A varcare per primo i confini italiani fu Paolo VI, quasi a riprendere i cammini di quell’altro Paolo da cui il suo nome. Viaggi brevi e semplici per un incontro diretto col mondo, sentirne nell’immediatezza le pulsioni, rilevarne indicazioni per il suo ministero. Dopo comparve Wojtyla, attore talentuoso poi sacerdote e vescovo, attratto dai viaggi oltre confine d’un Paese comunista, ma del quale la chiesa era da secoli colonna portante e, pur con maggiori difficoltà, ancora domina. Con lui lo spirito paolino dei viaggi pontifici cedette il passo allo spirito della chiesa polacca, fiera di sé e ferrea nei suoi principi. Difficile dimenticare i suoi viaggi spettacolari, le cerimonie fastose, lui sicuro e ritto baculum pastorale in pugno, maestosamente troneggiante su una folla ivi convogliata dalle organizzazioni ecclesiastiche. Con lui la chiesa polacca si pose alla guida della chiesa universale, nel tentativo, risultato a tutt’oggi vano, di trasformarla, in anticipo e quaggiù, da “chiesa militante” nelle terrene bufere, in “chiesa trionfante” celeste.

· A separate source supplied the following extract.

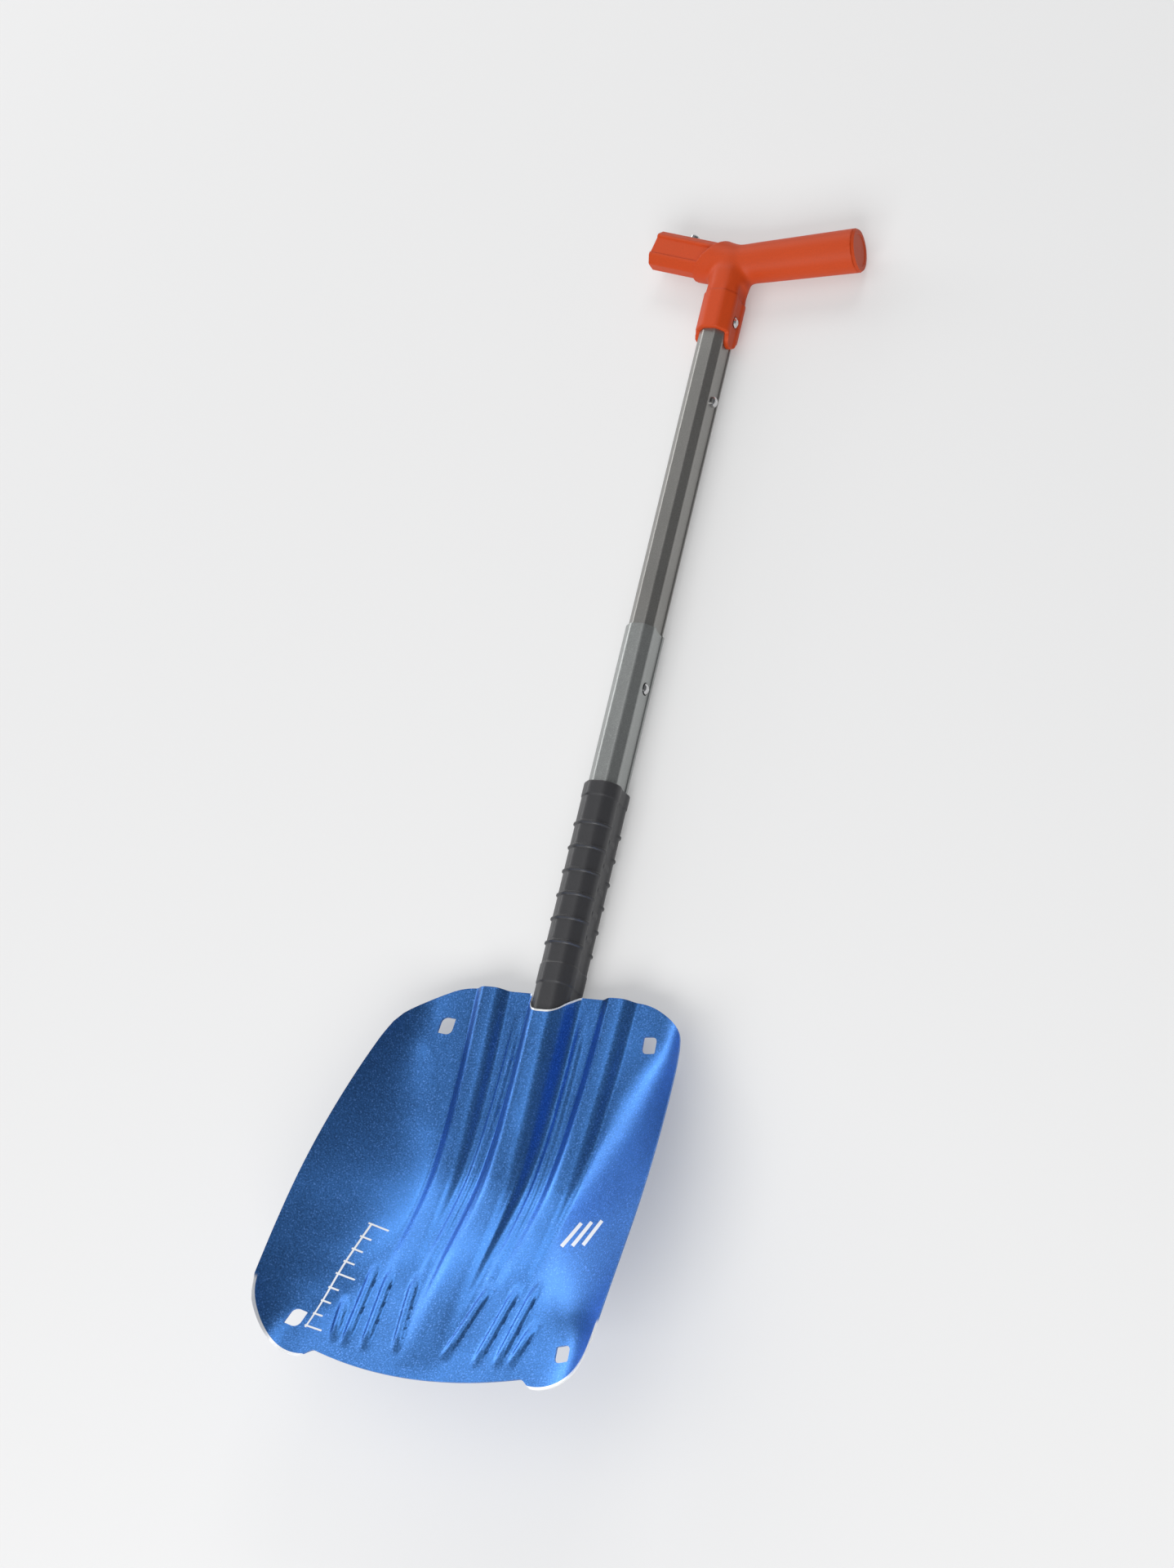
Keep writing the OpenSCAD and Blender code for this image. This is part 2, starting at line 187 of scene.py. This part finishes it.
floor_line = [(-20, 1.8), (0, 1.8), (45, 2.2), (75, 4.2), (100, 7), (130, 14), (160, 26.5),
              (190, 41), (220, 54), (250, 66), (280, 78)]
side_edge = [(0, 8), (20, 16.7), (44, 27.2), (92, 45.1), (140, 61), (188, 75), (236, 87), (280, 97)]
half_width = [(0, 95), (20, 100.5), (44, 106.6), (92, 113.8), (140, 118), (188, 119.2), (290, 119.2)]
wall_power = [(0, 5), (22, 4.5), (50, 2.6), (90, 1.6), (145, 1.15), (185, 1.45), (215, 2.3),
              (245, 5.2), (280, 5.2)]
swage_line = [(-20, 1), (40, 0.97), (70, 0.88), (100, 0.73), (130, 0.53), (160, 0.37), (190, 0.26),
              (220, 0.17), (250, 0.07), (268, 0), (290, 0)]
ridge_line = [(-20, 1), (60, 1), (100, 0.92), (130, 0.7), (160, 0.46), (190, 0.23), (215, 0), (290, 0)]
# Short ribs: from (x, d) near the tip to (x, d) at the round upper end
tip_ribs = [((62, 254), (67, 222)), ((53, 256), (57, 195)), ((39, 257), (45, 198)), ((17, 256), (27, 200))]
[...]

Dopo di lui il baculum passò al suo teologo di fiducia, Ratzinger. Breve governo e meno viaggi, nei quali la dottrina primeggiò sulla grandeur wojtyliana. Ora è la volta di Francesco, un papa che da quasi sette anni sta cercando di ri-inoculare nell’istituzione ecclesiastica l’umiltà e la povertà delle sue origini, da secoli fioche. Un tentativo da molti fortemente condiviso ed atteso da tempo, dal quale, però, i suoi viaggi appaiono esclusi, continuando a scorrere sulla falsariga di quegl’altri. Poco sanno del pellegrinaggio inteso da Paolo VI e dal Paolo convertito sulla via di Damasco, né richiamano gli “ospedali da campo” o le“periferie del mondo”, vocazione della chiesa, giacché dov’egli mette piede tutto è stato tirato a lucido per l’occasione.